Montagu and Cholmondeley were both, in different ways, adapting themselves to the part of Bill Martin. Montagu had forged his signature. Cholmondeley was wearing his clothes. Slowly, the personality of Major Martin was coming into focus, a character that would have to be revealed by whatever was in his wallet, pockets, and briefcase. Martin, it was decided, was the adored son of an upper-middle-class family from Wales. (His Welshness was virtually the only concession to the real identity of the body.) He was a Roman Catholic. Catholic countries were known to be more reluctant to carry out surgical autopsies, and this reluctance would presumably be compounded if the body was thought to be that of a coreligionist. The William Martin they conjured up was clever, even “brilliant,”21 industrious but forgetful, and inclined to the grand gesture.

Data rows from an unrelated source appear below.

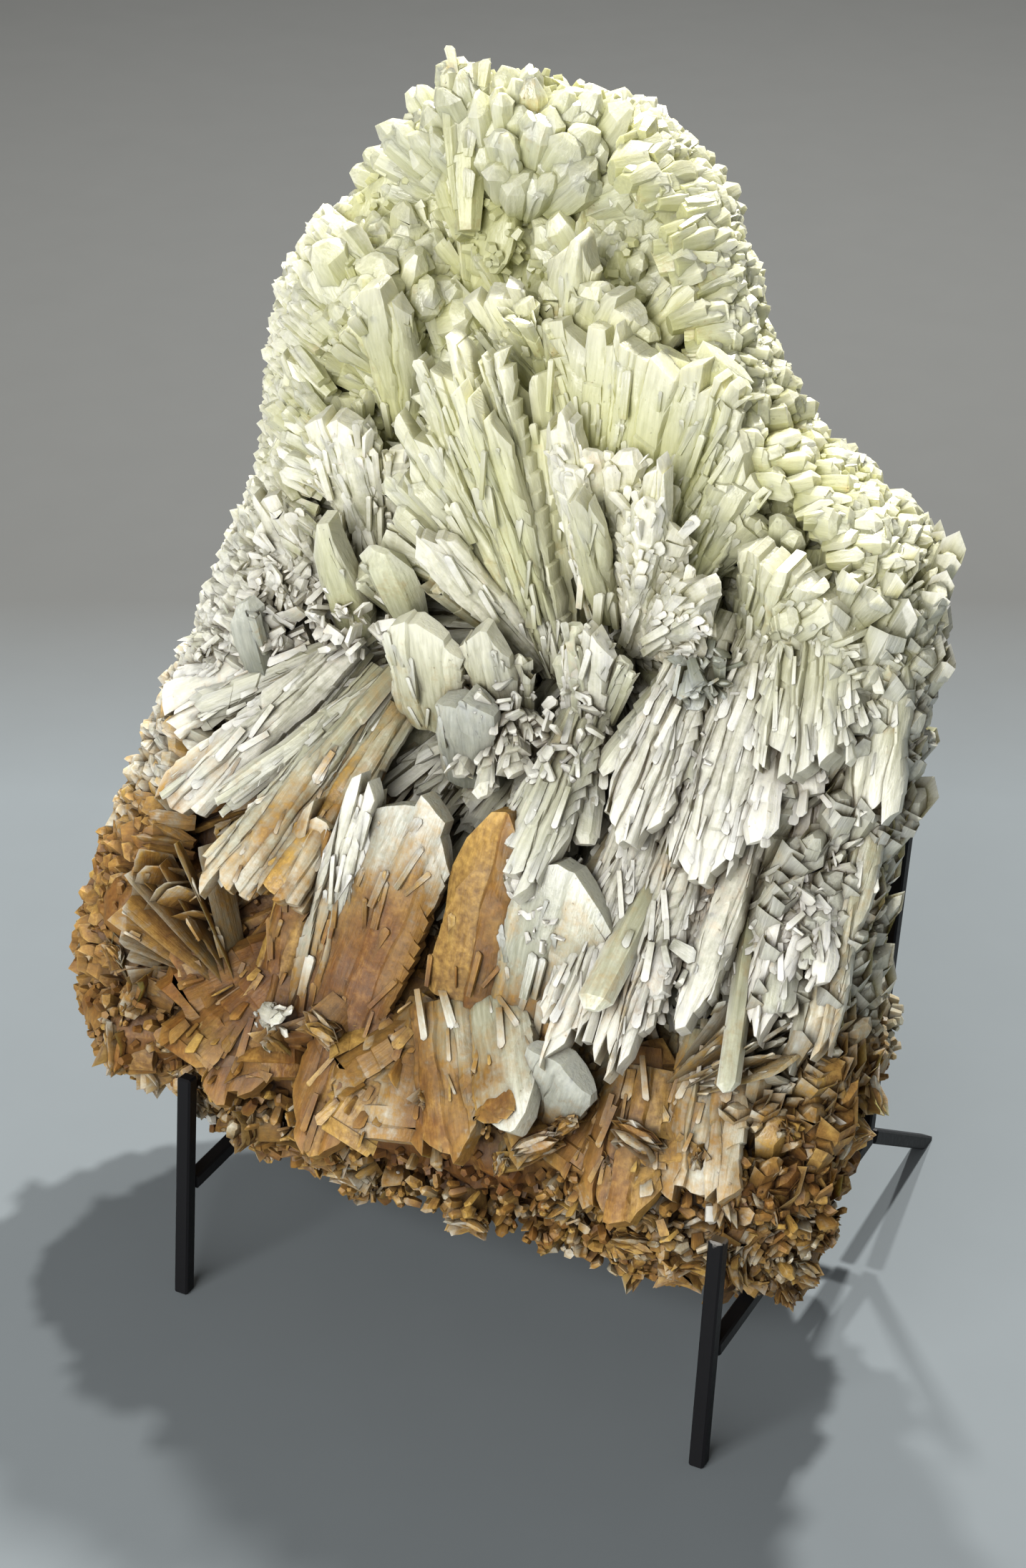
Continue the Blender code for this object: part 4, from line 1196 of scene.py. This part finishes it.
def add_flakes(growth, count, rng):
    """Small broken plates and chunks round the foot of the cluster."""
    for _ in range(count):
        angle = radians(rng.uniform(*FLAKE_ANGLES))
        height = rng.uniform(*FLAKE_HEIGHTS)
        if height > 66 + 34 * noise.noise(Vector((angle * 3, 1, 2))):
            continue
        point, away = base_spot(angle, height, rng.uniform(-2.5, 4))
        way = (away + toss(rng, 0.9)).normalized()
        side = toss(rng, 1)
        size = rng.uniform(*FLAKE_SIZES)
        fresh = rng.random() < FRESH_SHARE
        chunk = rng.random() < CHUNK_SHARE
        growth.add(point - way * size * 0.8, point + way * size * 0.2, side,
                   size * rng.uniform(0.5, 1.0), size * (0.6 if chunk else rng.uniform(0.2, 0.4)),
                   0.8, rng.uniform(0.55, 0.95), 0.0 if fresh else rng.uniform(0.6, 1.0),
                   Tint(0, 0, 1.0 if fresh else 0.1), "knob" if chunk else "chip")


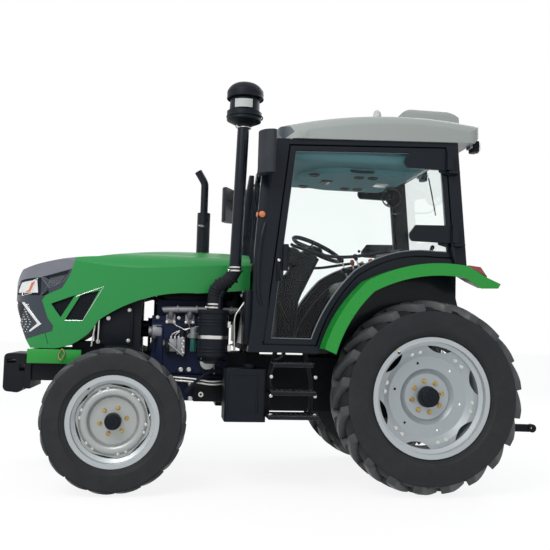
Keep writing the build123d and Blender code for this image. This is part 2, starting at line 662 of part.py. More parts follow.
def side_opening(y0, y1, gap):
    """The closed shape of the door opening, shrunk by gap."""
    top = CAB_TOP_Z - RAIL_H - gap
    rear_top = top + CAB_TOP_RISE
    sill = FLOOR_Z + 8 + gap
    front = A_POST_W + gap * DOOR_FRONT_GAP / DOOR_GAP
    ahead = REAR_POST_W + gap
    rear, shoulder, tip = ARCH_REAR_W + gap, ARCH_SHOULDER_W + gap, ARCH_TIP_W + gap
    arch_rear = from_hub((-60, GUARD_TOP_VIA[1]), rear)
    return side_shape(
        y0, y1, (front_x(sill, front), sill), (front_x(top, front), top), (rear_x(rear_top, ahead), rear_top),
        (rear_x(arch_rear[1], ahead), arch_rear[1]), arch_rear,
        (from_hub((150, 1476), rear), from_hub(GUARD_SHOULDER, shoulder)),
        (from_hub(GUARD_FRONT_VIA, (shoulder + tip) / 2), (from_hub(GUARD_TIP, tip)[0], sill)))


def side_frame():
    """Left side frame: one hoop round the door, with the flange that the door closes on."""
    lower, rear_top = FLOOR_Z - FLOOR_T, CAB_TOP_Z + CAB_TOP_RISE
    inner = CAB_Y - SIDE_W
    seat = RUNNING_GAP
    tip = from_hub(GUARD_TIP, seat)
    hoop = side_shape(
        inner, CAB_Y, (front_x(lower), lower), (front_x(CAB_TOP_Z), CAB_TOP_Z),
        (rear_x(rear_top), rear_top), (CAB_REAR_X, REAR_BASE_Z), from_hub(GUARD_REAR, seat),
        (from_hub(GUARD_TOP_VIA, seat), from_hub(GUARD_SHOULDER, seat)),
        (from_hub(GUARD_FRONT_VIA, seat), tip), (tip[0], lower))
    hoop -= side_opening(inner + STOP_T, CAB_Y + 10, 0)
    return hoop - side_opening(inner - 10, inner + STOP_T + 1, STOP_LIP)


def cross_members():
    """Header and firewall at the front, header and sill beam at the back."""
    inner = CAB_Y - SIDE_W

    def member(edge, z0, z1, depth):
        """A beam across the cab whose faces follow the lean of the edge."""
        return side_shape(-inner, inner, (edge(z0), z0), (edge(z1), z1),
                          (edge(z1, depth), z1), (edge(z0, depth), z0))

    top, rear_top = CAB_TOP_Z, CAB_TOP_Z + CAB_TOP_RISE
    return (member(front_x, top - HEADER_H, top, 60), member(front_x, FLOOR_Z, WINDOW_BASE_Z, 50),
            member(rear_x, rear_top - HEADER_H, top_z(rear_x(rear_top, 60)), 60),
            member(rear_x, REAR_BASE_Z, REAR_BASE_Z + 50, 50))


def windshield():
    inner = CAB_Y - SIDE_W - RUNNING_GAP
    z0, z1 = WINDOW_BASE_Z + RUNNING_GAP, CAB_TOP_Z - HEADER_H - RUNNING_GAP
    return side_shape(-inner, inner, (front_x(z0, 20), z0), (front_x(z1, 20), z1),
                      (front_x(z1, 20 + GLASS_T), z1), (front_x(z0, 20 + GLASS_T), z0))


def rear_window():
    inner = CAB_Y - SIDE_W - RUNNING_GAP
    z0, z1 = REAR_BASE_Z + 50 + RUNNING_GAP, CAB_TOP_Z + CAB_TOP_RISE - HEADER_H - RUNNING_GAP
    return side_shape(-inner, inner, (rear_x(z0, 20), z0), (rear_x(z1, 20), z1),
                      (rear_x(z1, 20 + GLASS_T), z1), (rear_x(z0, 20 + GLASS_T), z0))


def cab_floor():
    """Floor, riser to the seat deck, and the wall behind the seat."""
    front = front_x(FLOOR_Z)
    wall_y = INNER_WALL_Y - SHEET_T - RUNNING_GAP
    floor = block(DECK_X - 30, front, -wall_y, wall_y, FLOOR_Z - FLOOR_T, FLOOR_Z)
    wings = block(720, front, wall_y - 1, CAB_Y - SIDE_W - RUNNING_GAP, FLOOR_Z - FLOOR_T, FLOOR_Z)
    floor += wings + other_side(wings)
    floor += block(DECK_X - 30, DECK_X, -wall_y, wall_y, FLOOR_Z - FLOOR_T, DECK_Z)
    floor += block(CAB_REAR_X + 8, DECK_X, -wall_y, wall_y, DECK_Z - 30, DECK_Z)
    wall_x = CAB_REAR_X + 8
    return floor + block(wall_x, wall_x + 30, -wall_y, wall_y, DECK_Z - 30, REAR_BASE_Z - RUNNING_GAP)


ROOF_Y = 618
ROOF_ARC_X, ROOF_ARC_R = 95, 3350      # the roof's crown bends lengthways round an axis far below
ROOF_REAR_X, ROOF_FRONT_X = -385, 1042


def roof_crown():
    """The crowned cross-section turned about an axis across the cab."""
    t = CAB_TOP_Z
    edge = ROOF_Y + 4
    section = outline_face(lambda p: (ROOF_ARC_X, p[0], p[1]), (-edge, t - 90), [
        (-edge, t + 122), ((-594, t + 188), (-500, t + 216)), ((0, t + 262), (500, t + 216)),
        ((594, t + 188), (edge, t + 122)), (edge, t - 90)])
    across = Axis((ROOF_ARC_X, 0, t + 216 - ROOF_ARC_R), (0, 1, 0))
    ahead, behind = (revolve(section, axis=across, revolution_arc=arc) for arc in (20, -12))
    return ahead + behind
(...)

He liked a good time, enjoyed the theater and dancing, and spent more than he had, relying on his father to bail him out. His mother, Antonia, had died some years earlier. They began to ink in his past. He had been educated, they decided, at public school and university. He was a secret writer of considerable promise, though he had never published anything. After university, he had retired to the country to write, listen to music, and fish. He was something of a loner. With the outbreak of war, he had signed up with the Royal Marines but found himself consigned to an office, which he disliked. “Keen for more active and dangerous22 work,” he had escaped by switching to the Commandos and had distinguished himself by his aptitude for technical matters, notably the mechanics of landing craft. He had predicted that the Dieppe raid would be a disaster, and he had been right. Martin was, they concluded, “a thoroughly good chap,”23 romantic and dashing, but also somewhat feckless, unpunctual, and extravagant.